The Ferocious Fours
We are, I’m sorry to say, in the very thick of the ferocious fours.
I remember going through the exact same thing last year with Riah, and now every day it seems Anna does something else that is just so very…four right now. Drawing on the bathroom wall. Stealing money from her brother’s little bank in his room while he’s at school. Ripping up books (!) at night time when she’s supposed to be sleeping.
I am trying to figure out what’s going on or if there’s some sort of change happening around us that I’m not aware of, but when I ask her why she does XYZ, she just responds with “I don’t know.” And a lot of times, I believe her. I truly believe she doesn’t know why she does what she does, just like Riah didn’t know exactly why he shoved his knee into his iPad last year and cracked the screen.

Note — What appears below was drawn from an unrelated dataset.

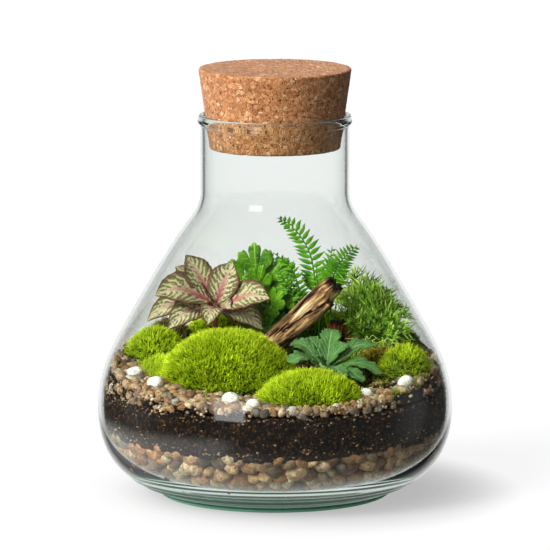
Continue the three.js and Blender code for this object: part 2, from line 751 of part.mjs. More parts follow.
// The lowest and the surface point of a root
const rootFoot = ({ x, y }) => at(x, y, groundTop(x, y) - TOP_DRESSING - ROOT_DEPTH);
const rootTop = ({ x, y }) => at(x, y, groundTop(x, y));

// The hole that a root stands in
function rootHole(root) {
  const depth = ROOT_DEPTH + TOP_DRESSING + GAP;
  const radius = (root.radius + GAP) / Math.cos(Math.PI / HOLE_SIDES);
  const hole = new THREE.CylinderGeometry(radius, radius, depth + 10, HOLE_SIDES);
  hole.rotateX(Math.PI / 2);
  return solidOf(hole.translate(root.x, root.y, groundTop(root.x, root.y) - depth + (depth + 10) / 2));
}

// Leaf places: base, tip, half width and how far the rib arches
const leaf = (base, tip, half, arch) => ({ base, tip, half, arch });

// The way across a leaf that faces the front and the sky
function leafSide({ base, tip }) {
  const along = tip.clone().sub(base).normalize();
  return along.clone().cross(at(0, -0.75, 0.66)).normalize();
}

const NERVE_CROWN = at(-34, 17, 100);
const nerveLeaves = [
  leaf(at(-38, 17, 113), at(-51, 19, 132), 7.5, 1),
  leaf(at(-45, 20, 112), at(-57, 22, 125), 6, 2),
  leaf(at(-39, 13, 110), at(-68, 6, 111), 9.5, 5),
  leaf(at(-33, 15, 107), at(-24, 17, 128), 8.5, 1),
  leaf(at(-27, 12, 105), at(-3, 3, 109), 8.5, 4),
  leaf(at(-33, 10, 104), at(-38, -2, 95), 6, 4),
  leaf(at(-40, 13, 102), at(-60, 2, 92), 7.5, 5),
  leaf(at(-46, 18, 104), at(-73, 14, 95), 7, 6),
  leaf(at(-28, 14, 100), at(-7, 11, 90), 7, 5),
  leaf(at(-43, 23, 106), at(-61, 34, 104), 8, 5),
  leaf(at(-37, 26, 106), at(-42, 46, 107), 8, 5),
];

function nervePlant() {
  const root = roots.nerve_plant;
  const parts = [rod([rootFoot(root), rootTop(root), NERVE_CROWN, at(-34, 17, 104)], root.radius, 5, 4)];
  for (const place of nerveLeaves) {
    parts.push(stalkedLeaf(NERVE_CROWN, place, leafSide(place), ovalRows(place.half), { lift: 0.22 }));
  }
  return join(parts);
}

const LOBED_CROWN = at(-9, 40, 92);
const lobedLeaves = [
  leaf(at(-11, 39, 116), at(-12, 37, 137), 8.5, 1),
  leaf(at(-17, 39, 112), at(-33, 36, 124), 7.5, 3),
  leaf(at(-17, 36, 106), at(-28, 33, 113), 6, 3),
  leaf(at(-5, 40, 113), at(5, 39, 128), 7, 1),
  leaf(at(-3, 38, 107), at(9, 33, 115), 6, 2),
  leaf(at(-9, 34, 104), at(-10, 26, 114), 6, 1),
  leaf(at(-14, 45, 110), at(-24, 58, 116), 7, 3),
  leaf(at(-6, 46, 108), at(-4, 62, 111), 7, 3),
];

function lobedLeafPlant() {
  const root = roots.lobed_leaf_plant;
  const parts = [rod([rootFoot(root), rootTop(root), LOBED_CROWN, at(-9, 40, 96)], root.radius, 5, 4)];
  for (const place of lobedLeaves) {
    parts.push(stalkedLeaf(LOBED_CROWN, place, leafSide(place), toothedRows(place.half, 3, 0.5, 2), { lift: 0.1 }));
  }
  return join(parts);
}

// Fern fronds: the points their ribs pass, their longest leaflet and their pairs of leaflets
const fronds = {
  fern_frond_1: { through: [at(23, 44, 113), at(20, 43, 129), at(12, 42, 142), at(1, 41, 149)], leaflet: 9, pairs: 10 },
  fern_frond_2: { through: [at(32, 38, 112), at(37, 32, 125), at(47, 23, 137)], leaflet: 8, pairs: 8 },
  fern_frond_3: { through: [at(14, 36, 109), at(9, 34, 122), at(-1, 32, 131)], leaflet: 6.5, pairs: 8 },
  fern_frond_4: { through: [at(36, 52, 104), at(38, 50, 116), at(37, 42, 126)], leaflet: 7.5, pairs: 8 },
  fern_frond_5: { through: [at(12, 54, 104), at(6, 55, 118), at(-4, 51, 127)], leaflet: 7.5, pairs: 8 },
};

function fernFrond(name) {
  const { through, leaflet, pairs } = fronds[name];
  const root = roots[name];
  const low = rootTop(root).lerp(through[0], 0.8);
  const stalk = rod([rootFoot(root), rootTop(root), low, through[0]], root.radius, 4, 4);
  const rows = frondRows(leaflet, pairs, 0.03);
  return join([stalk, blade([low, ...through], at(0.9, -0.35, 0.2), rows, { thickness: 0.9, lift: -0.25 })]);
}

// Needle sprays of the feathery plant: the tip of each and its longest needle
const FEATHER_CROWN = at(52, 20, 80);
const sprays = [
  { tip: at(45, 23, 122), needle: 6 },
  { tip: at(54, 19, 118), needle: 6 },
  { tip: at(62, 14, 113), needle: 6 },
  { tip: at(69, 9, 107), needle: 5.5 },
  { tip: at(75, 4, 102), needle: 5 },
  { tip: at(76, -4, 93), needle: 5 },
  { tip: at(60, 38, 110), needle: 6 },
];

function featheryPlant() {
  const root = roots.feathery_plant;
  const parts = [rod([rootFoot(root), rootTop(root), FEATHER_CROWN], root.radius, 6, 3)];
  for (const { tip, needle } of sprays) {
    const lowest = FEATHER_CROWN.clone().add(at(0, 0, -3));
    const lead = tip.clone().sub(FEATHER_CROWN);
    const bend = FEATHER_CROWN.clone().addScaledVector(lead, 0.45).add(at(0, 0, 0.12 * lead.length()));
    const side = lead.clone().cross(at(0, -1, 0.25)).normalize();
    const rows = frondRows(needle, 6, 0.42);
    parts.push(blade([lowest, bend, tip], side, rows, { thickness: 0.9, lift: -0.15 }));
  }
  return join(parts);
}

const ROSETTE_CROWN = at(28, -30, 74);
const rosetteLeaves = [
  leaf(at(25, -28, 78), at(10, -20, 88), 6.5, 3),
  leaf(at(25, -31, 76), at(8, -38, 80), 6.5, 4),
  leaf(at(29, -27, 78), at(32, -18, 95), 6.5, 2),
  leaf(at(31, -29, 77), at(56, -20, 86), 7, 4),
  leaf(at(31, -31, 75), at(59, -36, 74), 6.5, 5),
  leaf(at(29, -33, 76), at(35, -49, 79), 5.5, 3),
];

function toothedRosette() {
  const root = roots.toothed_rosette;
  const parts = [rod([rootFoot(root), rootTop(root), at(28, -30, 77)], root.radius, 5, 3)];
  for (const place of rosetteLeaves) {
    const side = place.tip.clone().sub(place.base).cross(at(0, -0.3, 1)).normalize();
    parts.push(stalkedLeaf(ROSETTE_CROWN, place, side, toothedRows(place.half, 3, 0.62, 2), { lift: 0.15 }));
  }
  return join(parts);
}

// Putting it together

function piece(name, solid, color, roughness, extra = {}) {
  const material = new THREE.MeshStandardMaterial({ color, roughness, metalness: 0, ...extra });
  const mesh = new THREE.Mesh(geometryOf(solid), material);
  mesh.name = name;
  return mesh;
}

const vessel = new THREE.Group();
vessel.add(piece('glass_jar', glassJar(), colours.glass, 0.05, { transparent: true, opacity: 0.3 }));
const cork = piece('cork_stopper', corkStopper(), colours.cork, 0.85);
cork.position.z = RIM_HEIGHT + CORK_ABOVE_RIM - CORK_LENGTH;
vessel.add(cork);

const woodSeats = [driftwood(GAP), barkChunk(GAP)];
const groundCutters = [...woodSeats, ...Object.values(roots).map(rootHole)];

const ground = new THREE.Group();
ground.add(piece('drainage_gravel', drainageGravel(), colours.drainage, 0.8));
ground.add(piece('potting_soil', pottingSoil(groundCutters), colours.soil, 0.95));
const pebbleSeats = whitePebbles.map((stone, i) => whitePebble(stone, i, 1.2 * GAP));
ground.add(piece('top_gravel', topGravel([...groundCutters, ...pebbleSeats]), colours.gravel, 0.8));
whitePebbles.forEach((stone, i) => {
  ground.add(piece(`white_pebble_${i + 1}`, whitePebble(stone, i), colours.whitePebble, 0.6));
});

const mossColours = {
  moss_patch_back_left: colours.brownMoss,
  moss_patch_right: colours.darkMoss,
  moss_patch_yellow: colours.yellowMoss,
};

const planting = new THREE.Group();
for (const [name, cushion] of Object.entries(cushions)) {
  const moss = without(mossCushion(cushion), woodSeats);
  planting.add(piece(name, moss, mossColours[name] ?? colours.brightMoss, 0.9));
}
planting.add(piece('driftwood', driftwood(), colours.driftwood, 0.85));
planting.add(piece('bark_chunk', barkChunk(), colours.bark, 0.9));
planting.add(piece('nerve_plant', nervePlant(), colours.nerveLeaf, 0.55));
planting.add(piece('lobed_leaf_plant', lobedLeafPlant(), colours.lobedLeaf, 0.5));
for (const name of Object.keys(fronds)) planting.add(piece(name, fernFrond(name), colours.fern, 0.55));
planting.add(piece('feathery_plant', featheryPlant(), colours.feathery, 0.6));
planting.add(piece('toothed_rosette', toothedRosette(), colours.rosette, 0.55));

const terrarium = new THREE.Group();
terrarium.add(vessel, ground, planting);

export default terrarium;
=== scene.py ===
# %% [markdown]
# # A corked glass terrarium
#
# The frame holds a glass flask, its cork, three layers of ground, moss, driftwood and small plants.
# Here each piece is made again in fine detail around that frame, from formulas alone.

import bpy
import numpy as np
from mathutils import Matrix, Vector


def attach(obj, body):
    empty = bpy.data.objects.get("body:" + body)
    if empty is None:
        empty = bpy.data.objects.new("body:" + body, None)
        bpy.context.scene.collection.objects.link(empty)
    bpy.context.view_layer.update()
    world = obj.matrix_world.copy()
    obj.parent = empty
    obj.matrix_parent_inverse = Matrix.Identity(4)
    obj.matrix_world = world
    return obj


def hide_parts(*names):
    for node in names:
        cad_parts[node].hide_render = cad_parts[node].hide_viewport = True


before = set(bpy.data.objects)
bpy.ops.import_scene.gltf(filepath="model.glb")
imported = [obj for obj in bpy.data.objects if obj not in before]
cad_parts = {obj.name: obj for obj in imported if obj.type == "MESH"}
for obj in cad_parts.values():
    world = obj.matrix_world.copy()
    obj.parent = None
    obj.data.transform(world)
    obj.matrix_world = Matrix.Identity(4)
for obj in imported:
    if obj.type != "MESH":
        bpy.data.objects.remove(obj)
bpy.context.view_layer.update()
print("nodes in the frame:", len(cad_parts))

# %% [markdown]
# ## Camera
#
# A long lens stands 3 m off and a little above the jar, so that its sides look parallel and the ground
# inside looks like a flat ellipse. The lens follows from a scale measured on the photograph: how many of
# its pixels one metre covers at the jar.

# %% Camera
PHOTO_WIDTH = 550
PIXELS_PER_METRE = 1775
camera_place = Vector((0, -3.1, 0.627))
camera_aim = Vector((0, 0, 0.1235))

camera = bpy.data.objects.new("camera", bpy.data.cameras.new("camera"))
bpy.context.collection.objects.link(camera)
camera.location = camera_place
camera.rotation_euler = (camera_aim - camera_place).to_track_quat("-Z", "Y").to_euler()
distance = (camera_aim - camera_place).length
camera.data.lens = camera.data.sensor_width * PIXELS_PER_METRE * distance / PHOTO_WIDTH
bpy.context.scene.camera = camera
bpy.context.scene.view_settings.view_transform = "Standard"
print("lens in mm:", round(camera.data.lens))


# %% [markdown]
# ## Helpers
#
# A shape is a handful of whole arrays: its points in millimetres, its triangles, and for the finish a
# map position or a tone for each point.

# %% Colours and nodes
def colour(code):
    """sRGB hex to linear RGBA: each channel c becomes ((c + 0.055) / 1.055) to the power 2.4."""
    channels = np.array([int(code[i : i + 2], 16) for i in (1, 3, 5)]) / 255
    linear = np.where(channels < 0.04045, channels / 12.92, ((channels + 0.055) / 1.055) ** 2.4)
    return (*linear.tolist(), 1.0)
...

I suppose the “why” of it doesn’t matter as much as this age, because more times than not, they really don’t know why they do certain things. They just do them because they’re 4 and it was something they wanted to do in the moment. I am doing my best to remind myself of that, and more times than not, what usually happens when I discover a drawing on the wall (remember this?) is that I am angry in the moment, but the anger usually subsides in about two minutes and the realization of their age kicks in. And I move on.
This is where we’re at right now and the truth is, for all the little frustrations a 4 year old can bring, there are a million reasons why she is so amazing and why she is the love of our life, and why, at the end of the day, I really wouldn’t want her to be any other way.